— GOAL OF THE EXERCISE —
Reproduce all of the data exactly, with no line skipped.

— SUPPLIED INFORMATION —
==============================

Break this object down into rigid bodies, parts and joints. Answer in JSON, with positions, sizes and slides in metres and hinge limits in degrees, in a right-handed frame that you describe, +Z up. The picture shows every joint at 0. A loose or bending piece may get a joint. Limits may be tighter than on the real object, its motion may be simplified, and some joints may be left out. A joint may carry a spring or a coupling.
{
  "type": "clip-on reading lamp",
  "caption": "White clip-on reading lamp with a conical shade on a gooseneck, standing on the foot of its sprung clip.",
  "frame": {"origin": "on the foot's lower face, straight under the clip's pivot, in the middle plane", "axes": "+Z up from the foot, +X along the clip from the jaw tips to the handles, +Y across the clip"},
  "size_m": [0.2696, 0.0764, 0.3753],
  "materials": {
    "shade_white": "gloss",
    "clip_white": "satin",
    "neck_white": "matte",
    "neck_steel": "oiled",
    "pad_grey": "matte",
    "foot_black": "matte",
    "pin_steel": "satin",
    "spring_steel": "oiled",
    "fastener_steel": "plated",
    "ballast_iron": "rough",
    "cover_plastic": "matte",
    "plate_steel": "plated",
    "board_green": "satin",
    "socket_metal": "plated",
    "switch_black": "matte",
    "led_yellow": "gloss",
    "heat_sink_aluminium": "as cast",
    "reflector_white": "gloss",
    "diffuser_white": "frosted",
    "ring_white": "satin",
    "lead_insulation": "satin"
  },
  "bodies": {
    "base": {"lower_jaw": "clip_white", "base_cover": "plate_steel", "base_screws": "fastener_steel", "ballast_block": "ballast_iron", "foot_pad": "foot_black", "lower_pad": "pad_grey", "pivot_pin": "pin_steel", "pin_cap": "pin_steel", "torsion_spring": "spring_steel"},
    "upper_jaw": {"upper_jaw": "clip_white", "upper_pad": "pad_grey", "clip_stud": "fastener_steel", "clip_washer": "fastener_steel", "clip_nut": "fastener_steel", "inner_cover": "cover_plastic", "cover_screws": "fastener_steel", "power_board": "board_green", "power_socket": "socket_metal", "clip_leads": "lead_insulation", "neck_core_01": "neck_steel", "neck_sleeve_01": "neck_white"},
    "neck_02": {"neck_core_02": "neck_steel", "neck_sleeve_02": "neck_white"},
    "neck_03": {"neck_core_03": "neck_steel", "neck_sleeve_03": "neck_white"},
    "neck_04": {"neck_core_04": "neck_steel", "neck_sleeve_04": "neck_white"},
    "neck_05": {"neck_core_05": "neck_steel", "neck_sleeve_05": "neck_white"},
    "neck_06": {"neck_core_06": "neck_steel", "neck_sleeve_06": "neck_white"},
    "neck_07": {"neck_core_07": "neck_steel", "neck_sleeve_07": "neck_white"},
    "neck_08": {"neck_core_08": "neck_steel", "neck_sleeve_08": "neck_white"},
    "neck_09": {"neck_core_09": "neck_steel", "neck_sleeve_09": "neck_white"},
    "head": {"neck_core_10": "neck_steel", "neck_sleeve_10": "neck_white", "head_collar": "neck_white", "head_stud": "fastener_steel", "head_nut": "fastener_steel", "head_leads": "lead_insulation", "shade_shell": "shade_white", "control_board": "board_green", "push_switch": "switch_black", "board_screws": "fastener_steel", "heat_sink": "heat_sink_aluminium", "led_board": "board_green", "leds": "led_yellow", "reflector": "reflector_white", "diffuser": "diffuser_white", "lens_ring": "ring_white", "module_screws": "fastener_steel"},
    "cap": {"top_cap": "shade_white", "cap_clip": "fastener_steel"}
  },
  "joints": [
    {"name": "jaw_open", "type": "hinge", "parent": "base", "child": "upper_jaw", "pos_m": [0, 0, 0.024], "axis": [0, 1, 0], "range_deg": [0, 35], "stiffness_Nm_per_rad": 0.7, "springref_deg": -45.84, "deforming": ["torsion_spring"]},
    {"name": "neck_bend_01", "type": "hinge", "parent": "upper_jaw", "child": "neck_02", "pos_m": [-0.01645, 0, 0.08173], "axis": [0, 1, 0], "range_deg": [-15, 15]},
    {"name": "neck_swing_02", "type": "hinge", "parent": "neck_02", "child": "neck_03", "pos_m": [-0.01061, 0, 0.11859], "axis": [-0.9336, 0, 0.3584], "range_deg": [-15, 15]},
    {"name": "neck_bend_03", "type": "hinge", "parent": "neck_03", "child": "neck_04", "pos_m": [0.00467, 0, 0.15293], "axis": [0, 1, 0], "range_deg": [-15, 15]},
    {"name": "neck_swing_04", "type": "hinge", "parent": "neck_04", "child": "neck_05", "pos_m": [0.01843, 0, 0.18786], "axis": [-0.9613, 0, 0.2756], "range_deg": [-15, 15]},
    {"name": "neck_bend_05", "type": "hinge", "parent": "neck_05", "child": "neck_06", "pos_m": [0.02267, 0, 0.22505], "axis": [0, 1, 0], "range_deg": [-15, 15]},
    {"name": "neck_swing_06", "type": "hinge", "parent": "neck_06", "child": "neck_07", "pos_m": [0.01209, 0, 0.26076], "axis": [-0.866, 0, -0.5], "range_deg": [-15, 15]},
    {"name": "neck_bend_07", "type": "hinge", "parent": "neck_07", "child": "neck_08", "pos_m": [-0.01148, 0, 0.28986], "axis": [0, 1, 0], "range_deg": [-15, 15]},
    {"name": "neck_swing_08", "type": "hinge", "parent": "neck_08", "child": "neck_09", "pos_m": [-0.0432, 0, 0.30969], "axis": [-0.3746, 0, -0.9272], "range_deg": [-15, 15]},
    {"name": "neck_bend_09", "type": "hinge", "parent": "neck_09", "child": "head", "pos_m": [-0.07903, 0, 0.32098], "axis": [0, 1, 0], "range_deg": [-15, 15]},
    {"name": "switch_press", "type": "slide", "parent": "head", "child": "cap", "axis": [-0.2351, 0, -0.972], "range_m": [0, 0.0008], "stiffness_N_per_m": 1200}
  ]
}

==============================

— EXERCISE SOLUTION —
Break this object down into rigid bodies, parts and joints. Answer in JSON, with positions, sizes and slides in metres and hinge limits in degrees, in a right-handed frame that you describe, +Z up. The picture shows every joint at 0. A loose or bending piece may get a joint. Limits may be tighter than on the real object, its motion may be simplified, and some joints may be left out. A joint may carry a spring or a coupling.
{
  "type": "clip-on reading lamp",
  "caption": "White clip-on reading lamp with a conical shade on a gooseneck, standing on the foot of its sprung clip.",
  "frame": {"origin": "on the foot's lower face, straight under the clip's pivot, in the middle plane", "axes": "+Z up from the foot, +X along the clip from the jaw tips to the handles, +Y across the clip"},
  "size_m": [0.2696, 0.0764, 0.3753],
  "materials": {
    "shade_white": "gloss",
    "clip_white": "satin",
    "neck_white": "matte",
    "neck_steel": "oiled",
    "pad_grey": "matte",
    "foot_black": "matte",
    "pin_steel": "satin",
    "spring_steel": "oiled",
    "fastener_steel": "plated",
    "ballast_iron": "rough",
    "cover_plastic": "matte",
    "plate_steel": "plated",
    "board_green": "satin",
    "socket_metal": "plated",
    "switch_black": "matte",
    "led_yellow": "gloss",
    "heat_sink_aluminium": "as cast",
    "reflector_white": "gloss",
    "diffuser_white": "frosted",
    "ring_white": "satin",
    "lead_insulation": "satin"
  },
  "bodies": {
    "base": {"lower_jaw": "clip_white", "base_cover": "plate_steel", "base_screws": "fastener_steel", "ballast_block": "ballast_iron", "foot_pad": "foot_black", "lower_pad": "pad_grey", "pivot_pin": "pin_steel", "pin_cap": "pin_steel", "torsion_spring": "spring_steel"},
    "upper_jaw": {"upper_jaw": "clip_white", "upper_pad": "pad_grey", "clip_stud": "fastener_steel", "clip_washer": "fastener_steel", "clip_nut": "fastener_steel", "inner_cover": "cover_plastic", "cover_screws": "fastener_steel", "power_board": "board_green", "power_socket": "socket_metal", "clip_leads": "lead_insulation", "neck_core_01": "neck_steel", "neck_sleeve_01": "neck_white"},
    "neck_02": {"neck_core_02": "neck_steel", "neck_sleeve_02": "neck_white"},
    "neck_03": {"neck_core_03": "neck_steel", "neck_sleeve_03": "neck_white"},
    "neck_04": {"neck_core_04": "neck_steel", "neck_sleeve_04": "neck_white"},
    "neck_05": {"neck_core_05": "neck_steel", "neck_sleeve_05": "neck_white"},
    "neck_06": {"neck_core_06": "neck_steel", "neck_sleeve_06": "neck_white"},
    "neck_07": {"neck_core_07": "neck_steel", "neck_sleeve_07": "neck_white"},
    "neck_08": {"neck_core_08": "neck_steel", "neck_sleeve_08": "neck_white"},
    "neck_09": {"neck_core_09": "neck_steel", "neck_sleeve_09": "neck_white"},
    "head": {"neck_core_10": "neck_steel", "neck_sleeve_10": "neck_white", "head_collar": "neck_white", "head_stud": "fastener_steel", "head_nut": "fastener_steel", "head_leads": "lead_insulation", "shade_shell": "shade_white", "control_board": "board_green", "push_switch": "switch_black", "board_screws": "fastener_steel", "heat_sink": "heat_sink_aluminium", "led_board": "board_green", "leds": "led_yellow", "reflector": "reflector_white", "diffuser": "diffuser_white", "lens_ring": "ring_white", "module_screws": "fastener_steel"},
    "cap": {"top_cap": "shade_white", "cap_clip": "fastener_steel"}
  },
  "joints": [
    {"name": "jaw_open", "type": "hinge", "parent": "base", "child": "upper_jaw", "pos_m": [0, 0, 0.024], "axis": [0, 1, 0], "range_deg": [0, 35], "stiffness_Nm_per_rad": 0.7, "springref_deg": -45.84, "deforming": ["torsion_spring"]},
    {"name": "neck_bend_01", "type": "hinge", "parent": "upper_jaw", "child": "neck_02", "pos_m": [-0.01645, 0, 0.08173], "axis": [0, 1, 0], "range_deg": [-15, 15]},
    {"name": "neck_swing_02", "type": "hinge", "parent": "neck_02", "child": "neck_03", "pos_m": [-0.01061, 0, 0.11859], "axis": [-0.9336, 0, 0.3584], "range_deg": [-15, 15]},
    {"name": "neck_bend_03", "type": "hinge", "parent": "neck_03", "child": "neck_04", "pos_m": [0.00467, 0, 0.15293], "axis": [0, 1, 0], "range_deg": [-15, 15]},
    {"name": "neck_swing_04", "type": "hinge", "parent": "neck_04", "child": "neck_05", "pos_m": [0.01843, 0, 0.18786], "axis": [-0.9613, 0, 0.2756], "range_deg": [-15, 15]},
    {"name": "neck_bend_05", "type": "hinge", "parent": "neck_05", "child": "neck_06", "pos_m": [0.02267, 0, 0.22505], "axis": [0, 1, 0], "range_deg": [-15, 15]},
    {"name": "neck_swing_06", "type": "hinge", "parent": "neck_06", "child": "neck_07", "pos_m": [0.01209, 0, 0.26076], "axis": [-0.866, 0, -0.5], "range_deg": [-15, 15]},
    {"name": "neck_bend_07", "type": "hinge", "parent": "neck_07", "child": "neck_08", "pos_m": [-0.01148, 0, 0.28986], "axis": [0, 1, 0], "range_deg": [-15, 15]},
    {"name": "neck_swing_08", "type": "hinge", "parent": "neck_08", "child": "neck_09", "pos_m": [-0.0432, 0, 0.30969], "axis": [-0.3746, 0, -0.9272], "range_deg": [-15, 15]},
    {"name": "neck_bend_09", "type": "hinge", "parent": "neck_09", "child": "head", "pos_m": [-0.07903, 0, 0.32098], "axis": [0, 1, 0], "range_deg": [-15, 15]},
    {"name": "switch_press", "type": "slide", "parent": "head", "child": "cap", "axis": [-0.2351, 0, -0.972], "range_m": [0, 0.0008], "stiffness_N_per_m": 1200}
  ]
}